Corriere della Sera - La Lettura
Andreea (con due e) Simionel La bimba spaesata cerca casa e trova la lingua
Male a est rappresenta una sorta di «esordio» di Andreea Simionel, che in realtà ha già pubblicato un primo libro per una piccola casa editrice aquilana. La scrittrice, originaria della Romania, vive a Torino, dove si è trasferita ancora bambina. Questo ragguaglio biografico non deve annoiare il lettore, perché serve a spiegare in parte la storia raccontata nel libro, che è appunto una storia di migrazione. Il romanzo, in 17 capitoli suddivisi in due parti — intitolate rispettivamente Pesce (ovvero la Romania, la cui forma sulla cartina geografica ricorda un pesce) e Stivale (a indicare la forma per antonomasia dell’Italia), racconta la storia di Andreea — e le due E sono centrali — che vive con la sorella e la madre in Romania, mentre il padre è in Italia a faticare; Andreea ha la sua vita in paese, i suoi amici, si appresta ad affrontare il delicato cambio dalle elementari alle medie, inquieta sì come tutti i bambini nella linea di passaggio tra preadolescenza e adolescenza, ma che vive in un luogo per lei sicuro, che è rappresentato dalla sua lingua, dal suo alfabeto. Tutto questo viene messo in crisi dal ritorno del padre che decide di portare tutta la famiglia a Torino, dove ciò che sembrava bello nei racconti fantasiosi del padre si rivelerà infine molto più triste (di grande commozione la descrizione della «nuova» casa).

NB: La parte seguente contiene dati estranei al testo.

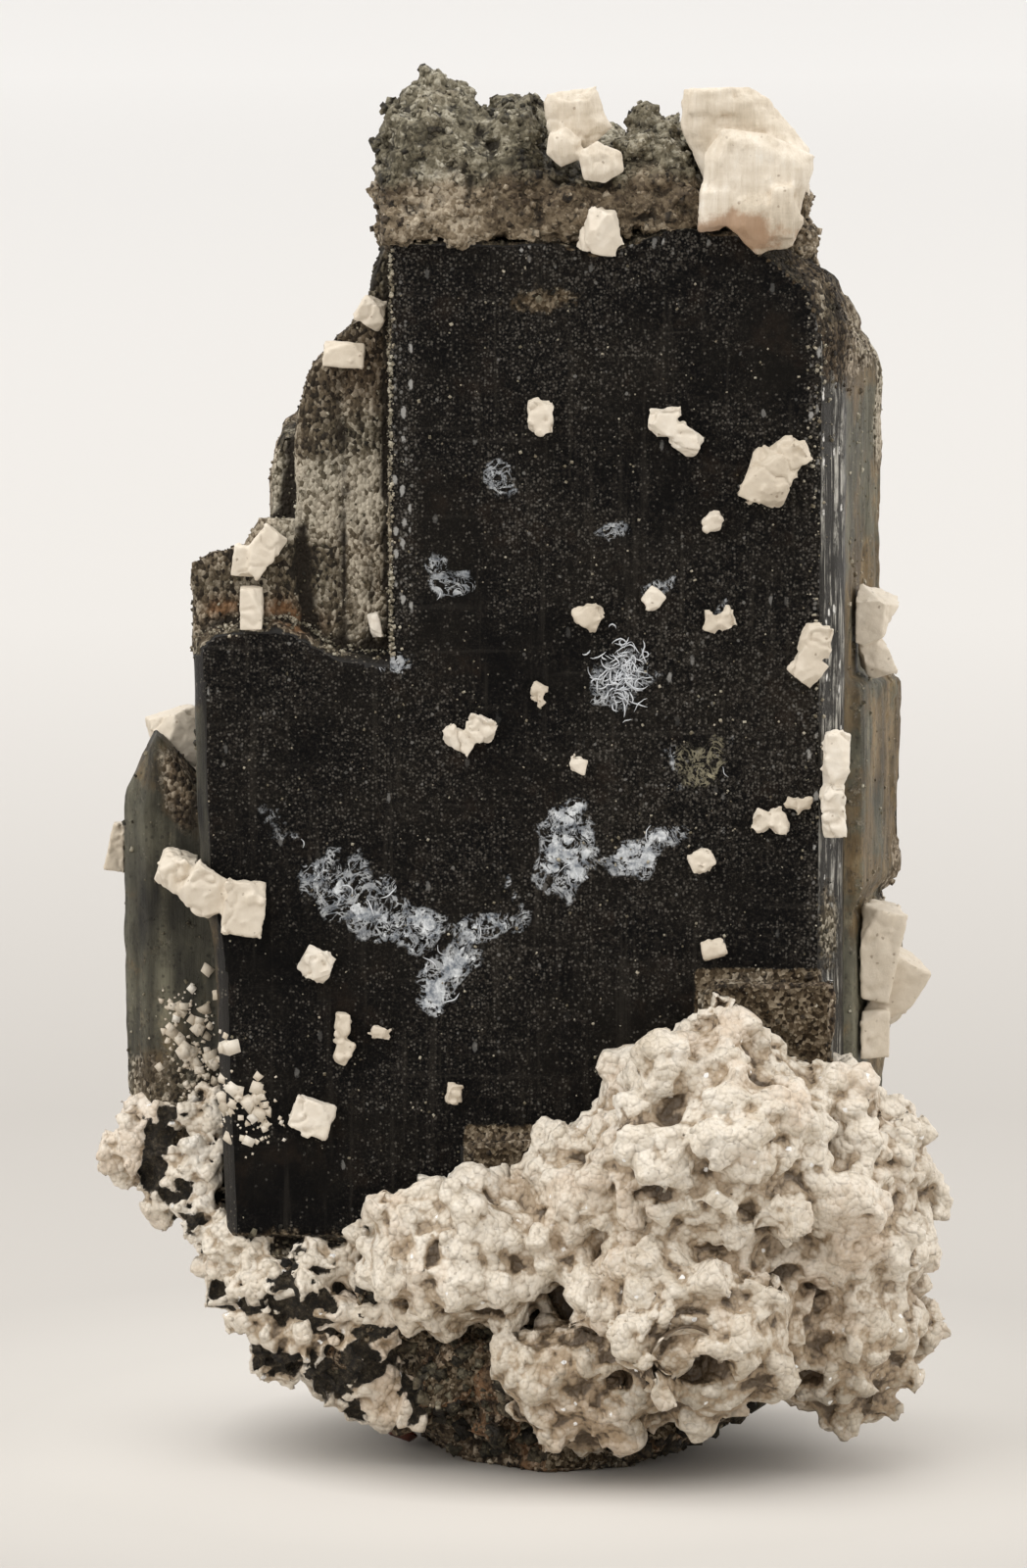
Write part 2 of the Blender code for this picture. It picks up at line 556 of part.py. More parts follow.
def face_grains():
    """Small feldspar crystals on the front face, with (x, z, width, height, turn) for each block."""
    return [
        [(4.7, 38.0, 1.1, 1.0, 5), (5.6, 37.3, 1.15, 1.0, 35)],
        [(8.5, 36.0, 1.7, 2.0, 22), (9.2, 36.8, 1.3, 1.2, 50)],
        [(6.55, 34.4, 0.65, 0.65, 12)],
        [(0.4, 38.2, 0.9, 1.2, 0)],
        [(2.2, 31.1, 0.8, 1.0, 35)],
        [(4.4, 31.7, 0.7, 0.7, 40)],
        [(6.5, 30.8, 0.6, 0.7, 20), (7.0, 30.9, 0.7, 0.7, -25)],
        [(10.2, 30.2, 1.2, 1.2, 10), (9.9, 29.2, 1.2, 1.1, 40)],
        [(10.95, 25.9, 0.9, 2.0, 4), (10.85, 24.0, 0.95, 1.9, -3)],
        [(9.6, 24.3, 0.9, 0.5, 8)],
        [(8.3, 23.7, 0.65, 0.8, 20), (8.9, 23.7, 0.75, 0.9, -30)],
        [(-2.5, 26.6, 1.2, 0.8, 30), (-1.7, 27.0, 1.1, 1.0, 15)],
        [(0.3, 28.3, 0.55, 0.65, 20)],
        [(1.75, 25.7, 0.65, 0.6, 15)],
        [(6.15, 22.3, 0.9, 0.7, -25)],
        [(6.6, 19.1, 0.9, 0.65, -15)],
        [(-7.6, 18.5, 1.2, 1.1, 30)],
        [(-6.7, 16.2, 0.5, 1.1, 5), (-6.65, 15.3, 0.55, 0.9, 25)],
        [(-5.3, 16.0, 0.7, 0.5, 10)],
        [(-7.8, 13.0, 1.5, 1.2, 20)],
        [(-2.7, 13.8, 0.6, 0.8, 10)],
    ]


def build():
    clear_scene()
    for name in ("allanite_specimen", "cutters"):
        bpy.context.scene.collection.children.link(bpy.data.collections.new(name))

    crystal_shapes = [
        main_plate(), right_step(), lower_left_block(), *upper_left_terraces(), side_crystal(),
        broken_base(), *granular_ledges(), *back_steps(), *base_lumps(),
    ]
    cap_shapes = granular_cap()
    crust_shapes = feldspar_crust()
    crystal_seat = seat_for("crystal_seat", crystal_shapes)
    seat = seat_for("grown_seat", crystal_shapes + cap_shapes)
    left_seat = seat_for("left_seat", crystal_shapes + crust_shapes)

    fused("allanite_crystal", crystal_shapes, ALLANITE)
    fused("granular_cap", cap_shapes, GRANULAR, without=crystal_seat)
    fused("feldspar_crust", crust_shapes, FELDSPAR, without=seat)
    fused("feldspar_crust_left", left_crust(), FELDSPAR, without=left_seat)
    fused("feldspar_top_right", top_right_crystal(), FELDSPAR, without=seat)
    fused("feldspar_top_centre", top_centre_crystal(), FELDSPAR, without=seat)
    for i, (name, blocks) in enumerate(named_crystals().items()):
        meshes = [chipped_block(c, s, t, seed=800 + 10 * i + k) for k, (c, s, t) in enumerate(blocks)]
        fused(name, meshes, FELDSPAR, without=seat)
    for i, blocks in enumerate(face_grains()):
        meshes = []
        for k, (x, z, width, height, turn) in enumerate(blocks):
            stand = 0.55 * (width + height) * 0.5
            centre = (x, FRONT - 0.1 * stand, z)
            size = (width, 1.6 * stand, height)
            meshes.append(chipped_block(centre, size, (0, turn, 0), seed=900 + 10 * i + k, chips=8))
        fused(f"feldspar_grain_{i + 1:02d}", meshes, FELDSPAR, without=seat)
    foot = chipped_block((-4.4, -1.2, 0.9), (1.3, 1.5, 1.4), (0, 14, 20), seed=990, chips=8)
    fused("red_brown_grain", [foot], RED_BROWN, without=seat)


build()
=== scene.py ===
import itertools
import math

import bpy
import numpy as np
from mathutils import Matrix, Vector
from mathutils.bvhtree import BVHTree


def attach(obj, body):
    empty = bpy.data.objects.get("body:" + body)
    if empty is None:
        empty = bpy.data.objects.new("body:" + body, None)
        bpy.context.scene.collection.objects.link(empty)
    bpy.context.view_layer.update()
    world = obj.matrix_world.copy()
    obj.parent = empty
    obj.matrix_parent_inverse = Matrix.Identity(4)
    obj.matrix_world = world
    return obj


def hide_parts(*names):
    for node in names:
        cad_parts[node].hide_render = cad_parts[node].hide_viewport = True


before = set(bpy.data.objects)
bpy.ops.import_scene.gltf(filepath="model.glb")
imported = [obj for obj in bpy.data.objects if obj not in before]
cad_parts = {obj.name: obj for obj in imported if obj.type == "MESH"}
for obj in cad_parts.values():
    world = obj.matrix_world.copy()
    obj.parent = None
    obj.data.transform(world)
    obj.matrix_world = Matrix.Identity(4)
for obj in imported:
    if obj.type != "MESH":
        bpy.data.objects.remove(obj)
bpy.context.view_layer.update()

MM = 0.001
FRONT = -5.5  # the broad black face, in millimetres
AHEAD = -30.0  # in front of everything, in millimetres
GRID_SHARE = 0.72  # of its box, for a solid on a grid with sharp edges
LOOSE_GRAINS = 8600  # in the druse
CAMERA_DISTANCE = 0.300  # metres
CAMERA_RISE = math.radians(8)
PICTURE_HEIGHT = 1600 * 0.035 * MM  # so many pixels, at 0.035 mm to the pixel on the face


# Noise in space, for shapes and for masks

def hashed(i, j, k, seed):
    n = (i * 374761393 + j * 668265263 + k * 1440662683 + seed * 974634777) & 0xFFFFFFFF
    n = ((n ^ (n >> 13)) * 1274126177) & 0xFFFFFFFF
    n = ((n ^ (n >> 16)) * 2246822519) & 0xFFFFFFFF
    return ((n ^ (n >> 15)) & 0xFFFFFF) / 0xFFFFFF


def value_noise(p, seed):
    cell = np.floor(p).astype(np.int64)
    f = p - cell
    u = f * f * (3 - 2 * f)
    total = np.zeros(len(p))
    for a, b, c in itertools.product((0, 1), repeat=3):
        weight = (u[:, 0] if a else 1 - u[:, 0]) * (u[:, 1] if b else 1 - u[:, 1])
        weight *= u[:, 2] if c else 1 - u[:, 2]
        total += weight * hashed(cell[:, 0] + a, cell[:, 1] + b, cell[:, 2] + c, seed)
    return total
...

Sbaglia chi, a questo punto, pensi a un semplice scritto biografico di sovrapposizione tra Andreea narratrice e personaggio, perché la novità del romanzo non è tanto nella consueta storia di estraneità verso il Paese nuovo, quanto il fatto che questo avvenga nella lingua, quel luogo sicuro di colpo crolla. Le lettere dell’alfabeto sono di meno, i segni grafici, i suoni, la pronuncia, la postura della bocca, tutto si riduce, e sembra obbedire a un impoverimento generalizzato, economico in primo luogo, in cui la Simionel ci descrive una famiglia, che vive di stenti e a fatica, ma anche umano, le difficoltà dei rapporti a scuola, e persino dei genitori con i loro figli.

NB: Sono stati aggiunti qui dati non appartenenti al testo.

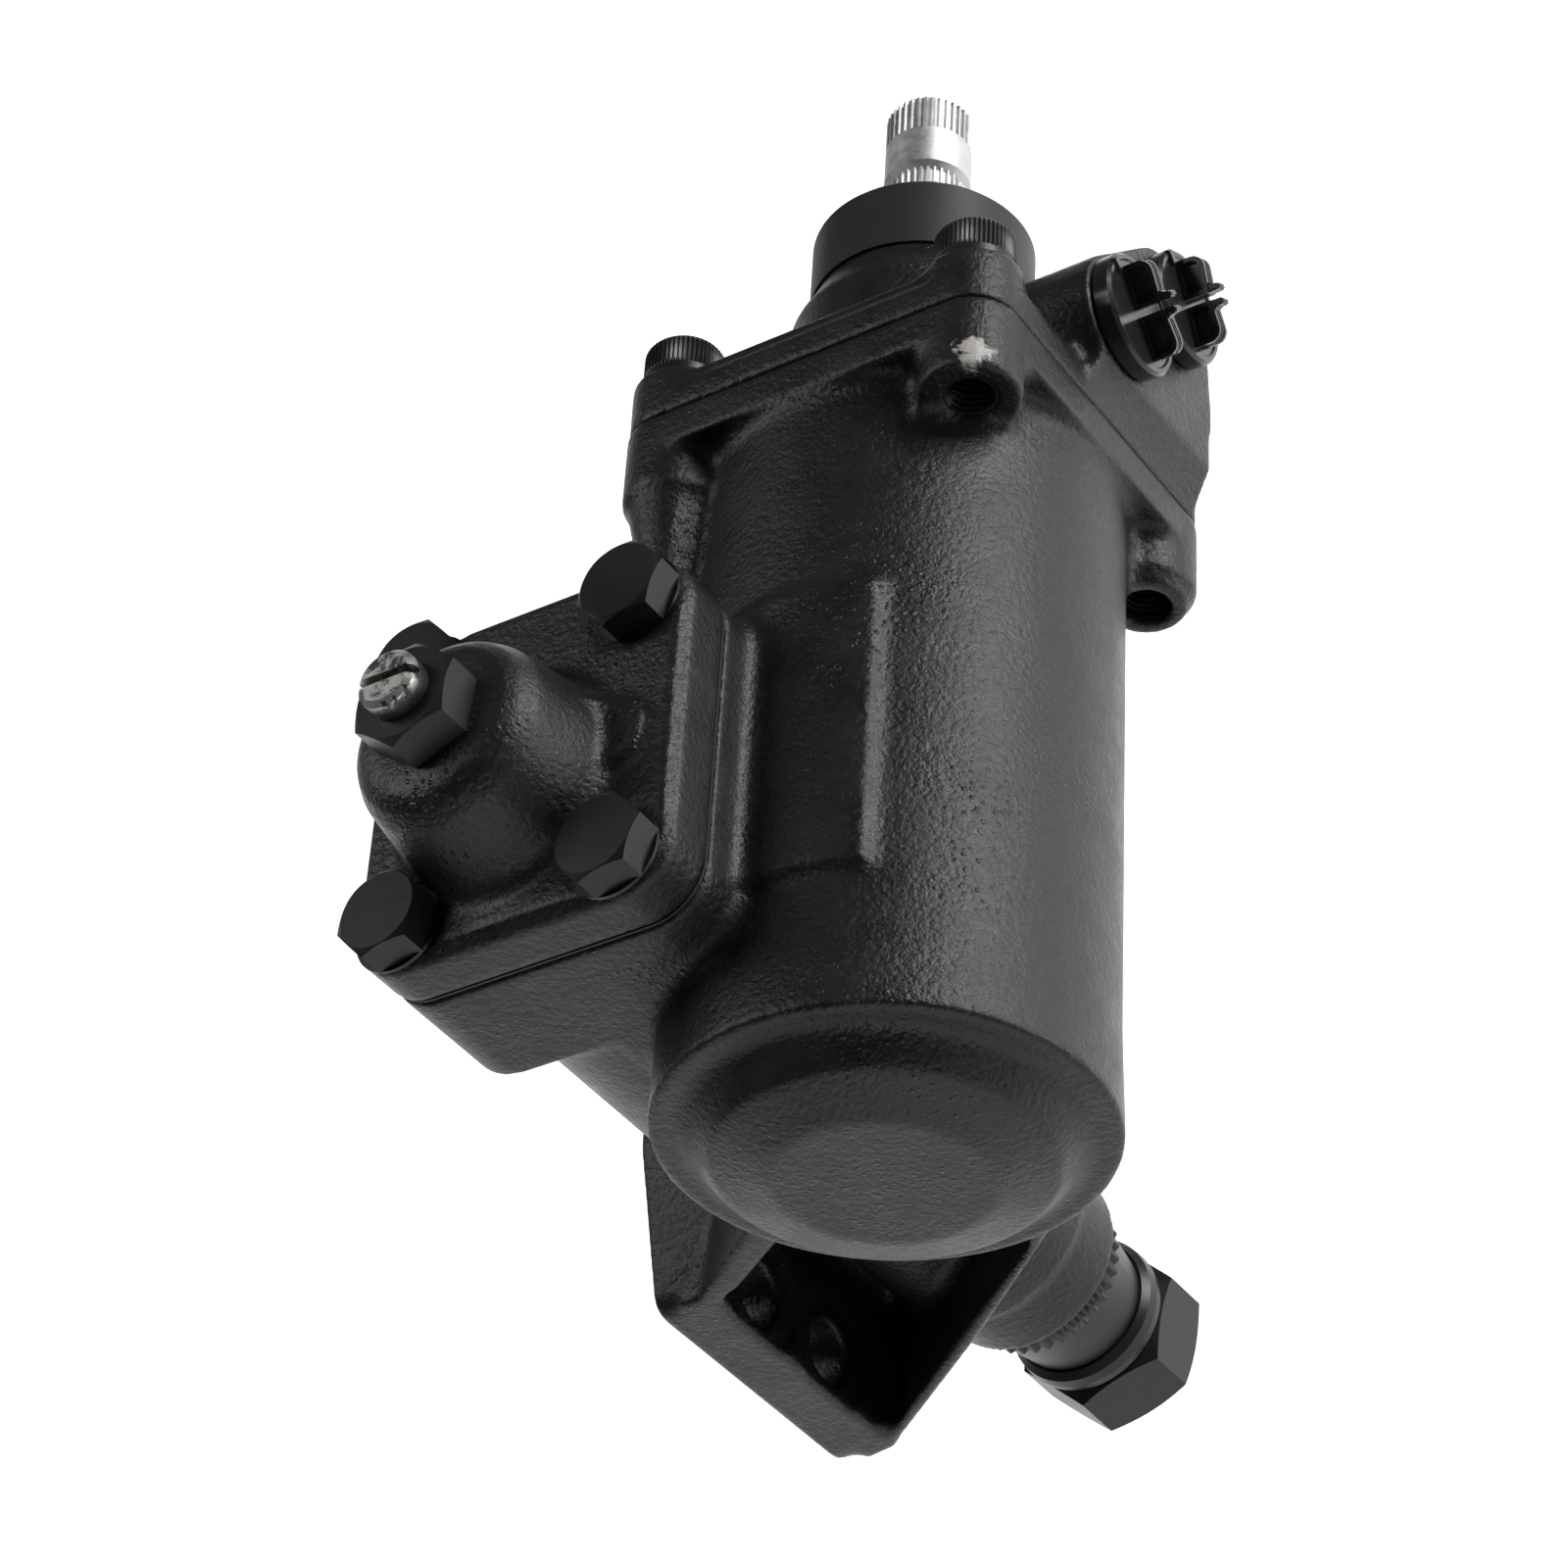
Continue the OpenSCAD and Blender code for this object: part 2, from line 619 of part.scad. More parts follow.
module worm_thread(steps = 24, per_turn = 8) {
    rings = round((thread_y[1] - thread_y[0]) / lead * per_turn);
    points = [
        for (j = [0:rings], i = [0:steps - 1])
            let (h = thread_y[0] + (thread_y[1] - thread_y[0]) * j / rings,
                 a = 360 * i / steps,
                 r = worm_radius(h, a))
            [r * cos(a), r * sin(a), h]
    ];
    sides = [
        for (j = [0:rings - 1], i = [0:steps - 1], half = [0, 1])
            let (a = j * steps + i,
                 b = j * steps + (i + 1) % steps)
            half == 0 ? [a, a + steps, b] : [b, a + steps, b + steps]
    ];
    bottom = [for (i = [0:steps - 1]) i];
    top = [for (i = [steps - 1:-1:0]) rings * steps + i];
    polyhedron(points, concat(sides, [bottom], [top]));
}

module worm_shaft() {
    color("silver") difference() {
        union() {
            on_worm() worm_thread();
            on_worm(thread_y[1] - 0.6) cylinder(h = 40, r = 8.4);
            on_worm(bearing_y[0] - 4.6) cylinder(h = 4.6, r = 14.5);
            on_worm(bearing_y[0] - 1) cylinder(h = 24, r = spool_r);
        }
        on_worm(96) cylinder(h = 20, r = 3.3);
        along_x(worm_x + 8.8, 0, worm_z) translate([0, 109, 0]) cylinder(h = 8, r = 1.55);
    }
}

module valve_sleeve() {
    color("silver") on_worm() difference() {
        translate([0, 0, sleeve_y[0]]) ring(spool_r + 0.08, valve_bore_r - 0.25, sleeve_y[1] - sleeve_y[0]);
        for (y = [112.4, 120.4, 128.4, 136.4]) translate([0, 0, y])
            ring(17.3, valve_bore_r + 1, 1.8);
        for (y = [115.2, 123.2, 131.2]) translate([0, 0, y]) ring(16.4, valve_bore_r + 1, 4.2);
        for (y = [117.3, 125.3, 133.3], a = [0:60:300]) translate([0, 0, y]) rotate([0, 90, a + 30])
            cylinder(h = 25, r = 1.3);
        translate([8.8, 0, 109]) rotate([0, 90, 0]) cylinder(h = 12, r = 1.55);
    }
}

module sleeve_drive_pin() {
    color("gray") translate([worm_x + 9, 109, worm_z]) rotate([0, 90, 0]) cylinder(h = 7.6, r = 1.5);
}

module sleeve_seal_rings() {
    color("black") for (y = [112.4, 120.4, 128.4, 136.4]) on_worm(y + 0.1)
        ring(17.35, valve_bore_r - 0.03, 1.6);
}

module input_shaft() {
    color("lightgray") difference() {
        union() {
            on_worm(113.6) cylinder(h = 27.4, r = spool_r);
            on_worm(140) cylinder(h = 18.6, r = 10);
            on_worm() rotate_extrude() polygon([
                [0, 158], [shaft_neck_r - 0.5, 158], [shaft_neck_r - 0.5, 179.4],
                [shaft_band_r, 180.9], [shaft_band_r, 190.2], [8.2, 190.2], [8.2, input_top_y - 1.2],
                [6.6, input_top_y - 0.4], [3.4, input_top_y], [0, input_top_y]]);
            on_worm(160.5) linear_extrude(19.7) polygon(spline_outline(34, shaft_neck_r - 0.6, shaft_neck_r));
            on_worm(189.7) linear_extrude(9.1)
                polygon(spline_outline(36, shaft_band_r - 0.85, shaft_band_r - 0.03));
        }
        on_worm(112) cylinder(h = 42, r = 3.3);
        for (a = [0:60:300]) on_worm(117) rotate([0, 0, a]) translate([11.1, -1.4, 0]) cube([3, 2.8, 21]);
        translate([worm_x - 12, 148.5, worm_z]) rotate([0, 90, 0]) cylinder(h = 24, r = 1.55);
    }
}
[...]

Simionel è una scrittrice, e di talento; appunto per questo sceglie un modo diverso per raccontare lo s-paesarsi: la Romania è perduta, perché è perduta la lingua che parlavano, e quella nuova è piena di vuoti che sono difficili da riempire. C’è un episodio emblematico a questo riguardo. Andreea è in quinta elementare, per il Giorno della memoria la maestra detta la famosa poesia di Primo Levi; la protagonista ha ovviamente difficoltà a eseguire il compito, il dettato della poesia è così riproposto: «Voi che…/ Nelle vostre… case/ Voi che trovate… sera/ Il cibo caldo e… amici/ Con… è un uomo/ Che lavora nel…/ Che non… pace/ Che lotta … pane/ Che…». Quali sono le parole che la protagonista ha perduto? Il verbo vivere, l’aggettivo tiepido, il nome concreto visi.
Il romanzo Male a est è come questa poesia, piena di «salti e fossi»; sono questi buchi che, appunto, raccontano in un modo nuovo, diverso, più vivo e doloroso che cosa sia la perdita di un’identità e il faticoso apprenderne un’altra. Un libro notevole e bellissimo.